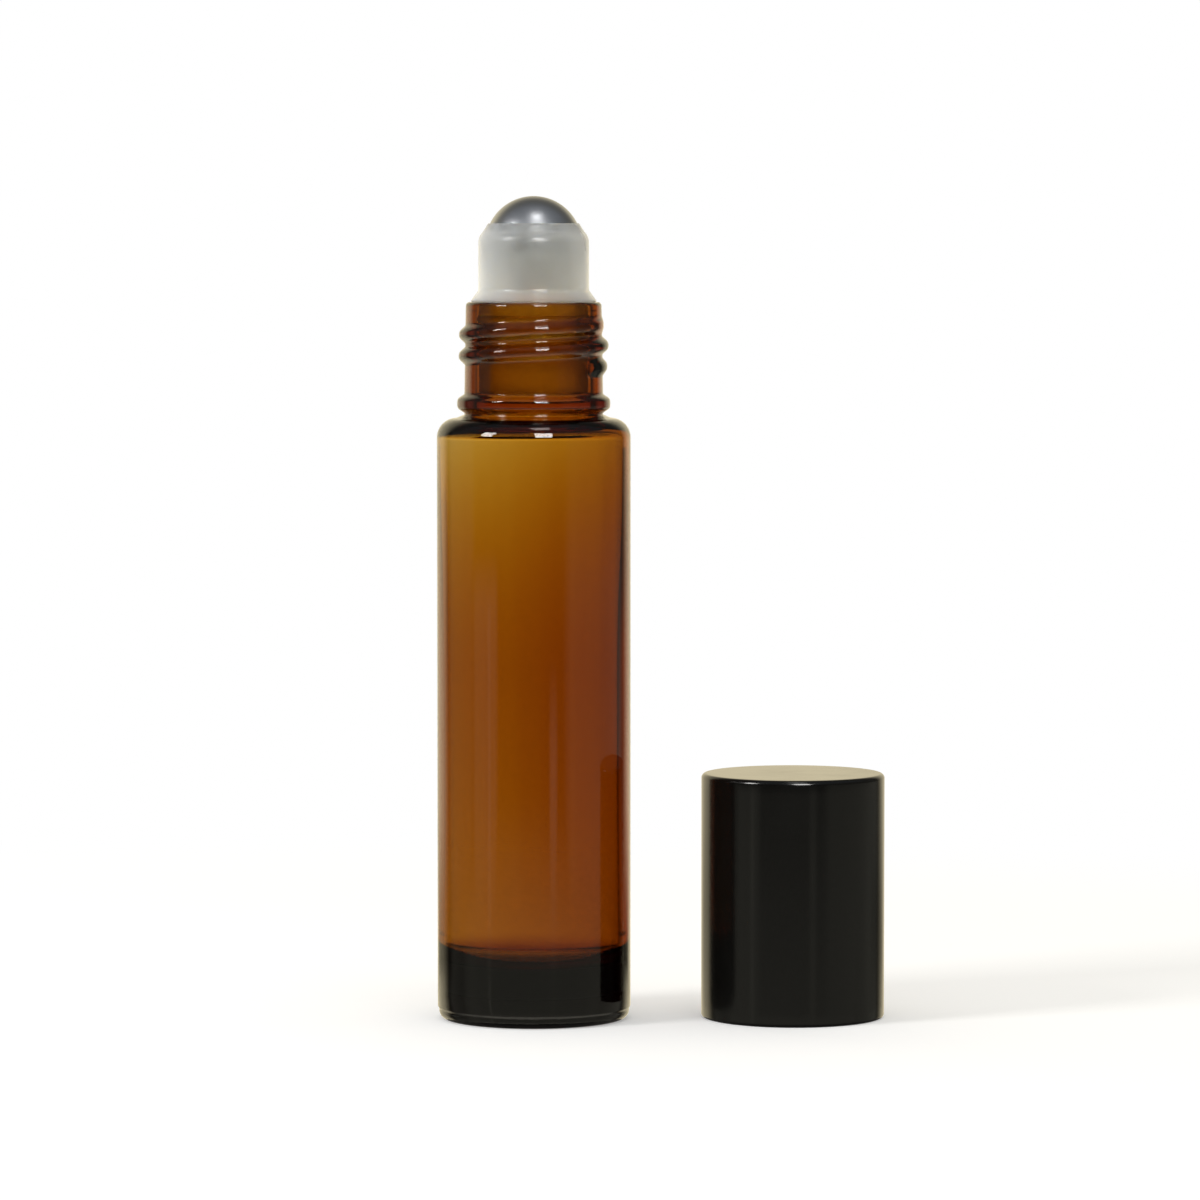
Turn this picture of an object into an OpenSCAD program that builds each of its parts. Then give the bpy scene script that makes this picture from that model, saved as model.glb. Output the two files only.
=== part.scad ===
// Roll-on applicator bottle for 10 ml of oil or perfume, with its screw cap standing beside it.
// The origin is the centre of the glass base, on the table. +Z is up, and the cap stands along +X.

/* [Glass body] */
// Outside diameter of the body
body_d = 20; // [18.4:0.1:26]
// Height from the table to the mouth of the neck
glass_h = 74.2; // [55:0.1:95]
// Thickness of the side wall
body_wall = 1.5; // [1:0.1:2.2]
// Thickness of the solid glass foot, from the table to the inside floor
base_t = 5.9; // [4:0.1:12]
// Rounding between the side wall and the shoulder
shoulder_r = 2; // [0.6:0.1:2.4]
// Thickness of the glass at the shoulder
shoulder_t = 2; // [1.4:0.1:3]
// Rounding at the edge of the inside floor
floor_r = 2.4; // [1:0.1:4]
// Rounding inside the shoulder
inner_shoulder_r = 1.5; // [0.5:0.1:2.4]
// Height of the hollow pushed up under the foot
pushup_h = 0.8; // [0.3:0.1:2]
// Width of the flat ring that the foot stands on
bearing_w = 2; // [1:0.1:3]
// Rounding of the heel
heel_r = 0.9; // [0.4:0.1:1]
// Height of the mould line above the table
heel_line_h = 1.13; // [1.1:0.01:2]
// Step in from the body to the heel at the mould line
heel_step = 0.15; // [0.05:0.01:0.4]

/* [Neck finish] */
// Height of the neck, from the shoulder to the mouth
neck_h = 11.95; // [9.7:0.05:14]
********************
## [Written task]
Please reproduce the entire listing, exactly as shown.

## [Problem solution]
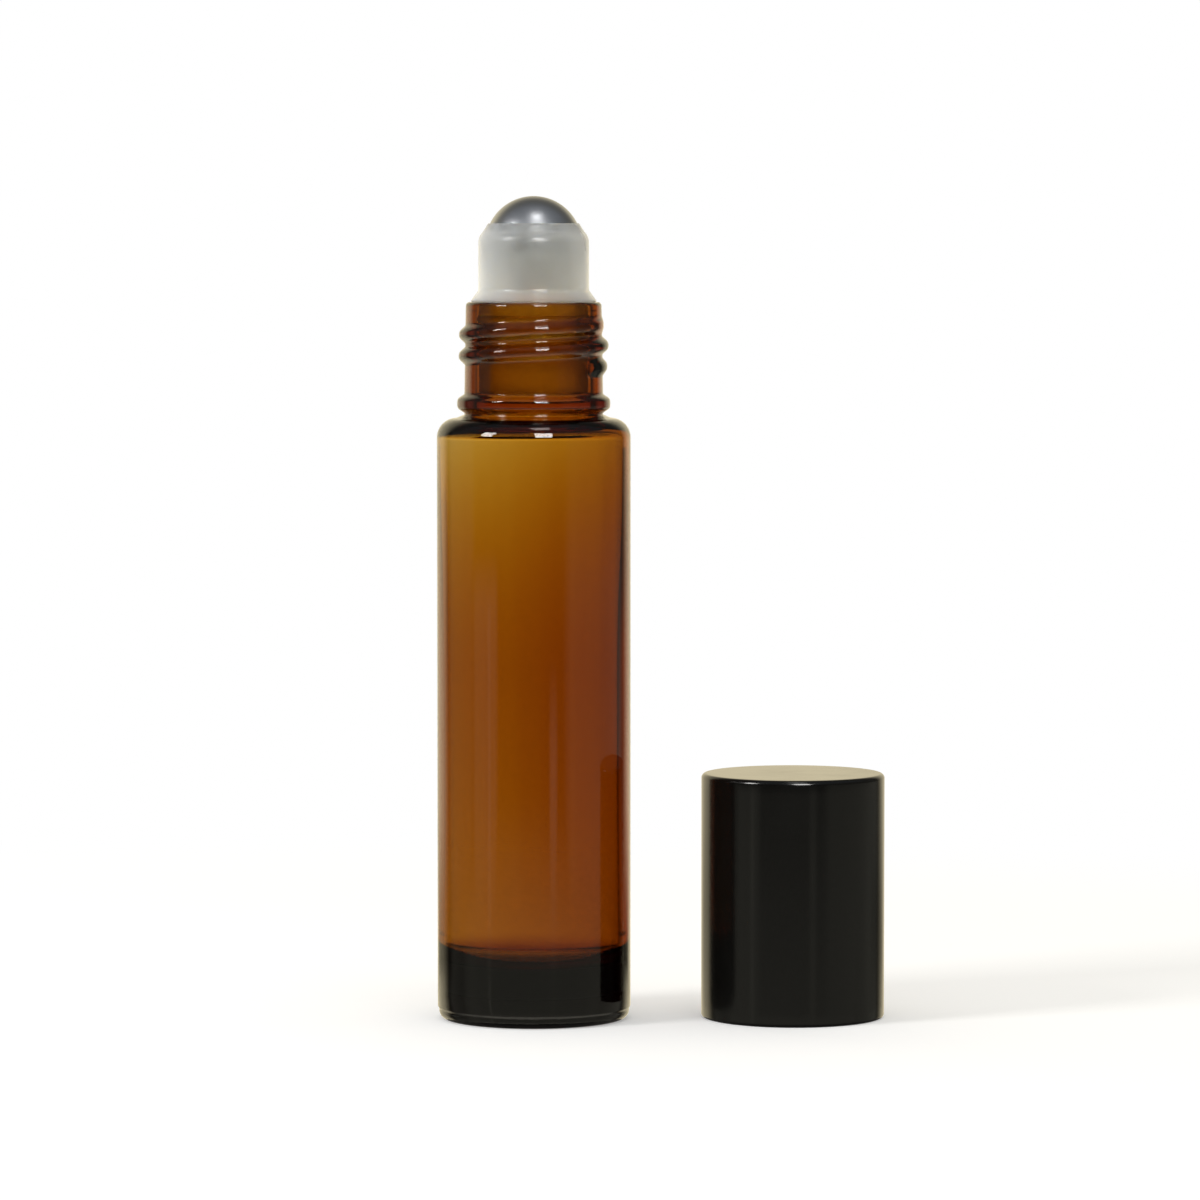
Turn this picture of an object into an OpenSCAD program that builds each of its parts. Then give the bpy scene script that makes this picture from that model, saved as model.glb. Output the two files only.
=== part.scad ===
// Roll-on applicator bottle for 10 ml of oil or perfume, with its screw cap standing beside it.
// The origin is the centre of the glass base, on the table. +Z is up, and the cap stands along +X.

/* [Glass body] */
// Outside diameter of the body
body_d = 20; // [18.4:0.1:26]
// Height from the table to the mouth of the neck
glass_h = 74.2; // [55:0.1:95]
// Thickness of the side wall
body_wall = 1.5; // [1:0.1:2.2]
// Thickness of the solid glass foot, from the table to the inside floor
base_t = 5.9; // [4:0.1:12]
// Rounding between the side wall and the shoulder
shoulder_r = 2; // [0.6:0.1:2.4]
// Thickness of the glass at the shoulder
shoulder_t = 2; // [1.4:0.1:3]
// Rounding at the edge of the inside floor
floor_r = 2.4; // [1:0.1:4]
// Rounding inside the shoulder
inner_shoulder_r = 1.5; // [0.5:0.1:2.4]
// Height of the hollow pushed up under the foot
pushup_h = 0.8; // [0.3:0.1:2]
// Width of the flat ring that the foot stands on
bearing_w = 2; // [1:0.1:3]
// Rounding of the heel
heel_r = 0.9; // [0.4:0.1:1]
// Height of the mould line above the table
heel_line_h = 1.13; // [1.1:0.01:2]
// Step in from the body to the heel at the mould line
heel_step = 0.15; // [0.05:0.01:0.4]

/* [Neck finish] */
// Height of the neck, from the shoulder to the mouth
neck_h = 11.95; // [9.7:0.05:14]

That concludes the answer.